------ MATERIAL PROVIDED
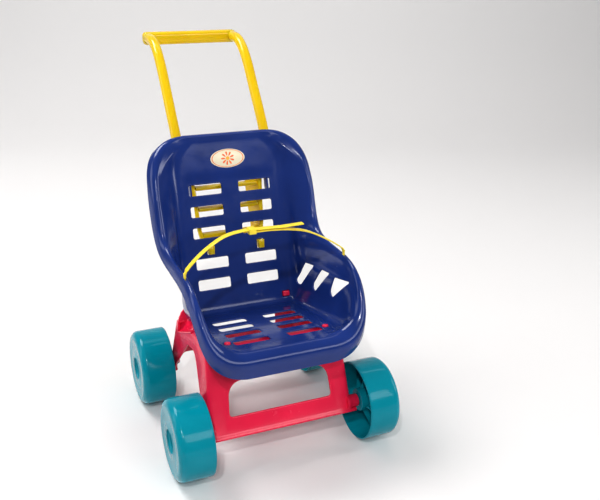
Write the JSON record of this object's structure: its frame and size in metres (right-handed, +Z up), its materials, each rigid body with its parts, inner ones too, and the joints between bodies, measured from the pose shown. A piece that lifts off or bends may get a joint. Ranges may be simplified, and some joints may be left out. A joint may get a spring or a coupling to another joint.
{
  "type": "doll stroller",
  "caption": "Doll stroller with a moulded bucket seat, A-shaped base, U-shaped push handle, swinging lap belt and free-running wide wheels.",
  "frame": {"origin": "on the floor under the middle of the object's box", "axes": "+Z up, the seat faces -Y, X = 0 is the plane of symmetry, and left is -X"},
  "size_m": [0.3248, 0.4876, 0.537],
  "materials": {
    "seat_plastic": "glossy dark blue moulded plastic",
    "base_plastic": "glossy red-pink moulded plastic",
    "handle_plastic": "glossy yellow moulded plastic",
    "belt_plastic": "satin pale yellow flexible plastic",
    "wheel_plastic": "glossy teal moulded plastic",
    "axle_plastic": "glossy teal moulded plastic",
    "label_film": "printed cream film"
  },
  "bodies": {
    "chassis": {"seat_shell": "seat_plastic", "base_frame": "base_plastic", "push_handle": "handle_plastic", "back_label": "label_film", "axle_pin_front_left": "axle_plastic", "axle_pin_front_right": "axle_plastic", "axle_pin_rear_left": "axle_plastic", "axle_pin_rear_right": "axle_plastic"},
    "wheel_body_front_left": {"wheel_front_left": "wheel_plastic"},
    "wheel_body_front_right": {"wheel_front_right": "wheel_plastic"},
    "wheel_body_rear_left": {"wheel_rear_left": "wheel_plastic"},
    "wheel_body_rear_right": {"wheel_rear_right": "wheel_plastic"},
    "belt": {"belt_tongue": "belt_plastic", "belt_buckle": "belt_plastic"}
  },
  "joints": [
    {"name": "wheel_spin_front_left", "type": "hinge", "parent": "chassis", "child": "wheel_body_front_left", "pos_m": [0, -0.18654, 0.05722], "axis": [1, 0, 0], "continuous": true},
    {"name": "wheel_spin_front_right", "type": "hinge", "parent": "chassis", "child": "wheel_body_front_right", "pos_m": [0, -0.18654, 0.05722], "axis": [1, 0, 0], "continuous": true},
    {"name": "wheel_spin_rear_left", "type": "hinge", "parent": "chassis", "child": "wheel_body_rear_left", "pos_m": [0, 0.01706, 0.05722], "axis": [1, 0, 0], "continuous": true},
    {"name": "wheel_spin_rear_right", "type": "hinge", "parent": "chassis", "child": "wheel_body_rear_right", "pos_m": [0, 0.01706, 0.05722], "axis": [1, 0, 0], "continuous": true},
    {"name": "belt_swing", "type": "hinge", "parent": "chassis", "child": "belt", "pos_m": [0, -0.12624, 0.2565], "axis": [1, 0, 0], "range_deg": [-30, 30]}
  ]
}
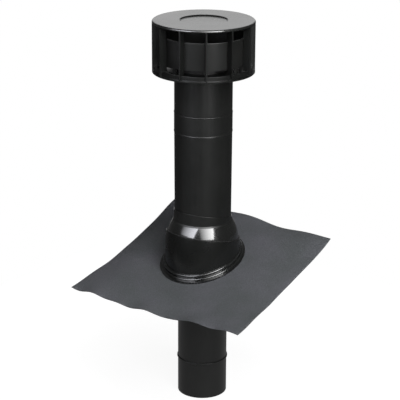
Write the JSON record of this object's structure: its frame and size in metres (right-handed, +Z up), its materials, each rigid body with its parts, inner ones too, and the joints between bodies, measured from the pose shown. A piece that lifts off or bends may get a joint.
------------
WORK REQUIRED: Above are the records; copy all of them exactly.

EXERCISE OUTPUT:
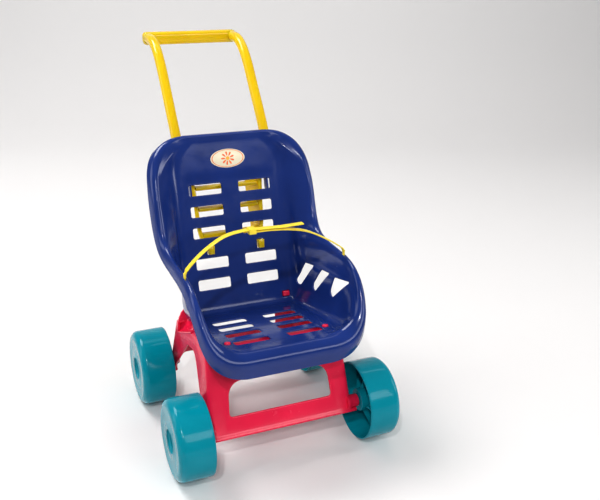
Write the JSON record of this object's structure: its frame and size in metres (right-handed, +Z up), its materials, each rigid body with its parts, inner ones too, and the joints between bodies, measured from the pose shown. A piece that lifts off or bends may get a joint. Ranges may be simplified, and some joints may be left out. A joint may get a spring or a coupling to another joint.
{
  "type": "doll stroller",
  "caption": "Doll stroller with a moulded bucket seat, A-shaped base, U-shaped push handle, swinging lap belt and free-running wide wheels.",
  "frame": {"origin": "on the floor under the middle of the object's box", "axes": "+Z up, the seat faces -Y, X = 0 is the plane of symmetry, and left is -X"},
  "size_m": [0.3248, 0.4876, 0.537],
  "materials": {
    "seat_plastic": "glossy dark blue moulded plastic",
    "base_plastic": "glossy red-pink moulded plastic",
    "handle_plastic": "glossy yellow moulded plastic",
    "belt_plastic": "satin pale yellow flexible plastic",
    "wheel_plastic": "glossy teal moulded plastic",
    "axle_plastic": "glossy teal moulded plastic",
    "label_film": "printed cream film"
  },
  "bodies": {
    "chassis": {"seat_shell": "seat_plastic", "base_frame": "base_plastic", "push_handle": "handle_plastic", "back_label": "label_film", "axle_pin_front_left": "axle_plastic", "axle_pin_front_right": "axle_plastic", "axle_pin_rear_left": "axle_plastic", "axle_pin_rear_right": "axle_plastic"},
    "wheel_body_front_left": {"wheel_front_left": "wheel_plastic"},
    "wheel_body_front_right": {"wheel_front_right": "wheel_plastic"},
    "wheel_body_rear_left": {"wheel_rear_left": "wheel_plastic"},
    "wheel_body_rear_right": {"wheel_rear_right": "wheel_plastic"},
    "belt": {"belt_tongue": "belt_plastic", "belt_buckle": "belt_plastic"}
  },
  "joints": [
    {"name": "wheel_spin_front_left", "type": "hinge", "parent": "chassis", "child": "wheel_body_front_left", "pos_m": [0, -0.18654, 0.05722], "axis": [1, 0, 0], "continuous": true},
    {"name": "wheel_spin_front_right", "type": "hinge", "parent": "chassis", "child": "wheel_body_front_right", "pos_m": [0, -0.18654, 0.05722], "axis": [1, 0, 0], "continuous": true},
    {"name": "wheel_spin_rear_left", "type": "hinge", "parent": "chassis", "child": "wheel_body_rear_left", "pos_m": [0, 0.01706, 0.05722], "axis": [1, 0, 0], "continuous": true},
    {"name": "wheel_spin_rear_right", "type": "hinge", "parent": "chassis", "child": "wheel_body_rear_right", "pos_m": [0, 0.01706, 0.05722], "axis": [1, 0, 0], "continuous": true},
    {"name": "belt_swing", "type": "hinge", "parent": "chassis", "child": "belt", "pos_m": [0, -0.12624, 0.2565], "axis": [1, 0, 0], "range_deg": [-30, 30]}
  ]
}
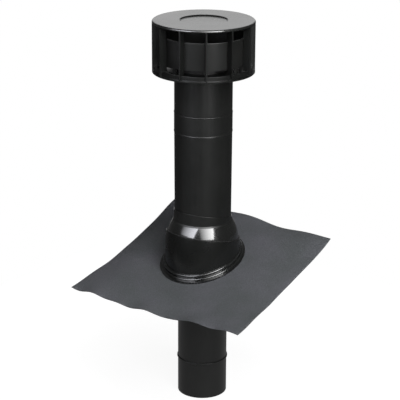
Write the JSON record of this object's structure: its frame and size in metres (right-handed, +Z up), its materials, each rigid body with its parts, inner ones too, and the joints between bodies, measured from the pose shown. A piece that lifts off or bends may get a joint.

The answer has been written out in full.